## BEGIN Information provided

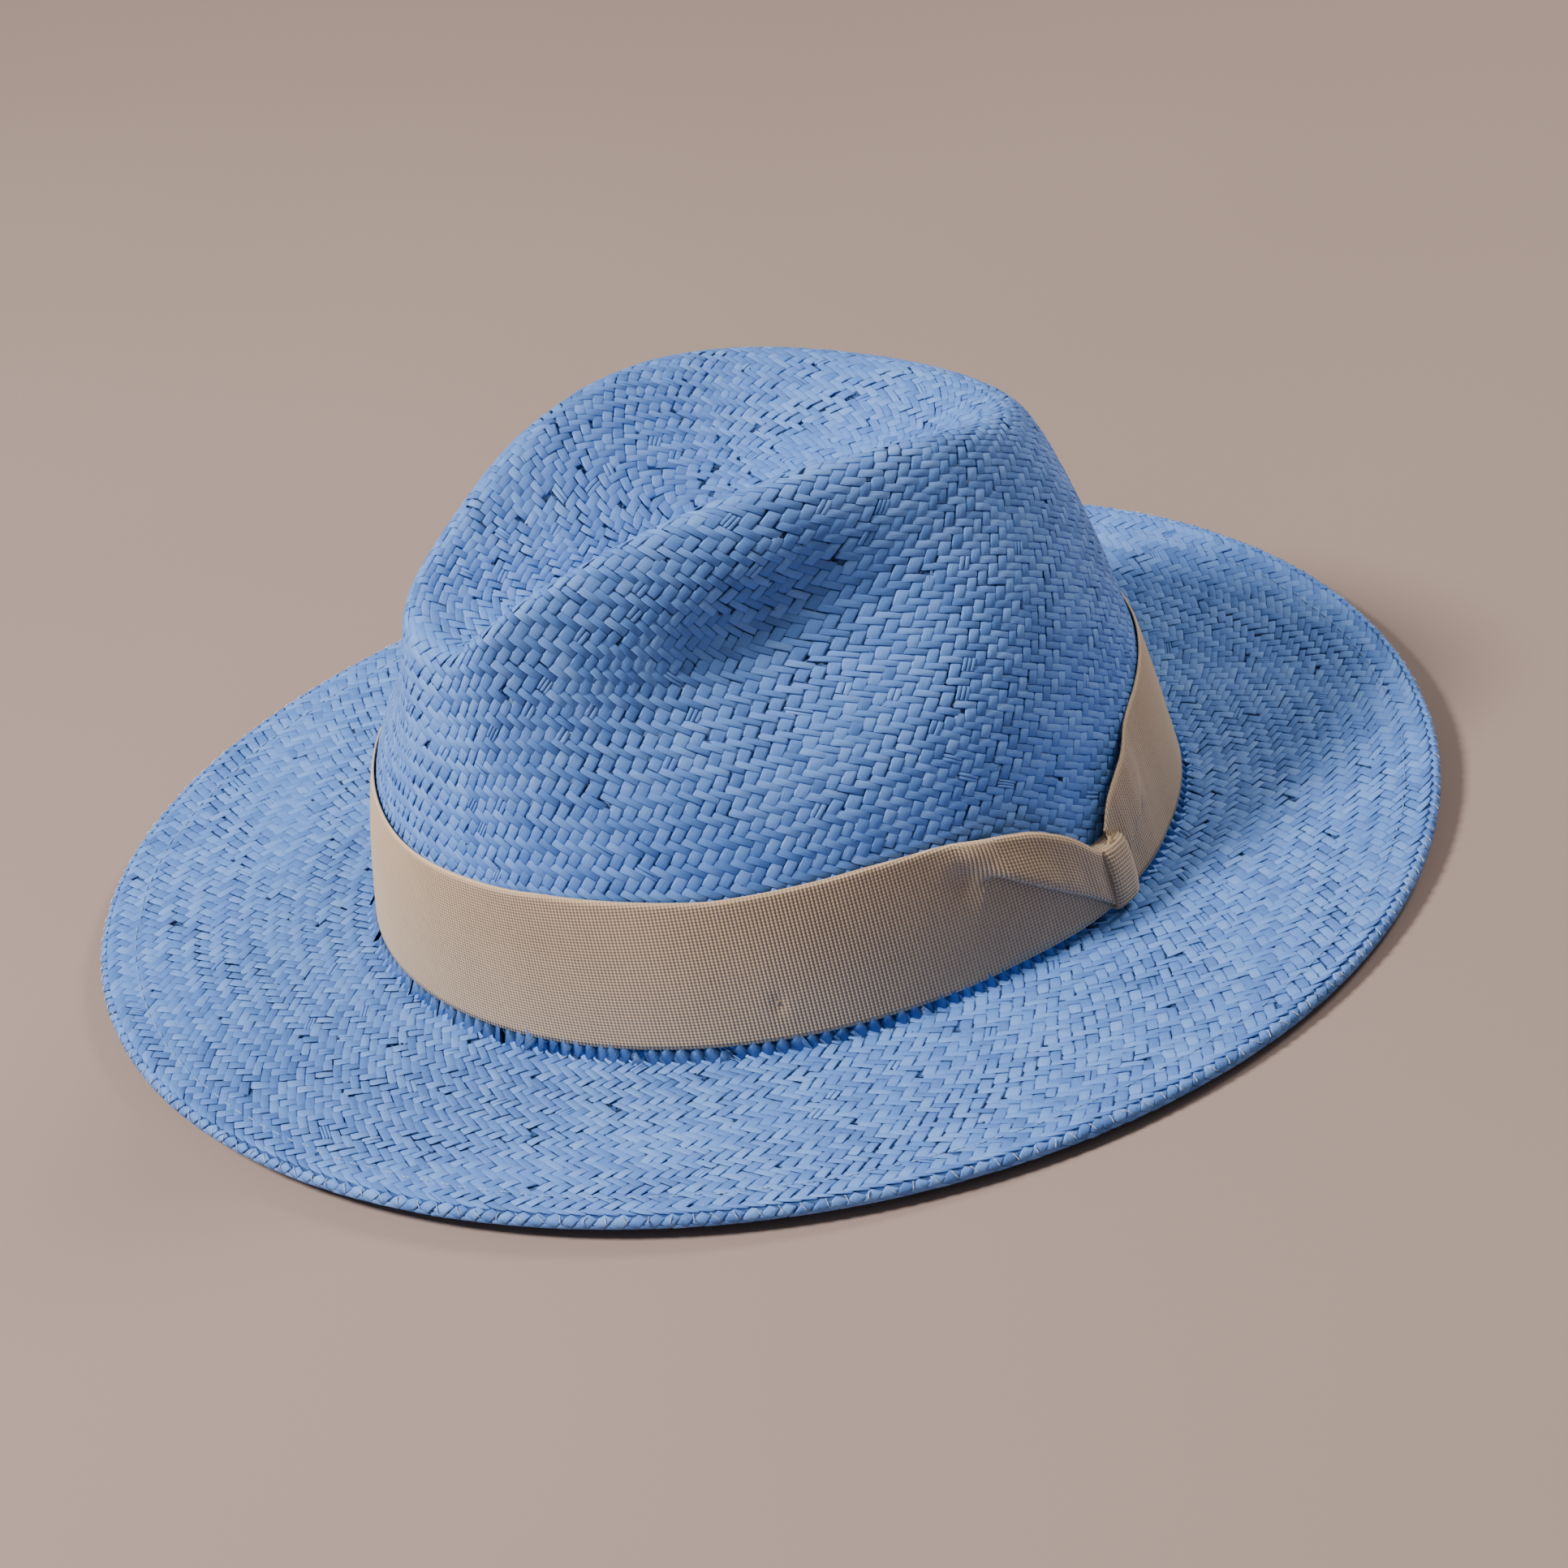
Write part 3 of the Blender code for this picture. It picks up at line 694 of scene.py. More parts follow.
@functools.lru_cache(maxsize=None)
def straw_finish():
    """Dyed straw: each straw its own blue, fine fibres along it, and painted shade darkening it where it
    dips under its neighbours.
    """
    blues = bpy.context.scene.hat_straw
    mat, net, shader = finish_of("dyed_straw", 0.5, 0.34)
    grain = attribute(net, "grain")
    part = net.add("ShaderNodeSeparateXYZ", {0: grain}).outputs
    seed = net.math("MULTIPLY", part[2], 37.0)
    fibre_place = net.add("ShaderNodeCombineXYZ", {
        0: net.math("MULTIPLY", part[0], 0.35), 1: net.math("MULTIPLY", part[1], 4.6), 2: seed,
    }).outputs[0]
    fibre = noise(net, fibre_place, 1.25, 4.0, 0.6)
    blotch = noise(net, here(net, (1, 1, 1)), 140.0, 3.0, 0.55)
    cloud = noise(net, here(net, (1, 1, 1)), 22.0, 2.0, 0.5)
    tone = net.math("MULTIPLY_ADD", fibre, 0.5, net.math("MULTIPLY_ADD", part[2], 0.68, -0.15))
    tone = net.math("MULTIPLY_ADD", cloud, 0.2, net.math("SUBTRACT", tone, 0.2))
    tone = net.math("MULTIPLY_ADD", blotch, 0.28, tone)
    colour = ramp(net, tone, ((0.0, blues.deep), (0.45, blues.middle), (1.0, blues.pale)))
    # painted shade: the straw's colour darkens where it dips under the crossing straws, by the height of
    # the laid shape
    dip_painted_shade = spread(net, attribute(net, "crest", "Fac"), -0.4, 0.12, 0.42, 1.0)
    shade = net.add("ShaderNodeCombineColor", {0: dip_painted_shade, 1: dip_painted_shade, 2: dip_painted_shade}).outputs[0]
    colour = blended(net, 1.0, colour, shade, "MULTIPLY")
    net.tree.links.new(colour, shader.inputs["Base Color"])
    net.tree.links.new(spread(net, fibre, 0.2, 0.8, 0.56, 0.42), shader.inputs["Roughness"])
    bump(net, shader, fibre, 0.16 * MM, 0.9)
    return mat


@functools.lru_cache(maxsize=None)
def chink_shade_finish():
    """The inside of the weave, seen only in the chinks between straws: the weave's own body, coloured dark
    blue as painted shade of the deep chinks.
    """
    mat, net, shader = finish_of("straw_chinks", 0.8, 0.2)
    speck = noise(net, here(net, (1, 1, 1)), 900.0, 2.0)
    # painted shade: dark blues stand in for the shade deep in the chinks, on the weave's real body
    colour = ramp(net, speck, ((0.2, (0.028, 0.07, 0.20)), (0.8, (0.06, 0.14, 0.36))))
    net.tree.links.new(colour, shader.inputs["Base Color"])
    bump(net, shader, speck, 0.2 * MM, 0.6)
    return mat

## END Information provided

What is being asked → Return each line with "scene".

Result of this task →
Write part 3 of the Blender code for this picture. It picks up at line 694 of scene.py. More parts follow.
    blues = bpy.context.scene.hat_straw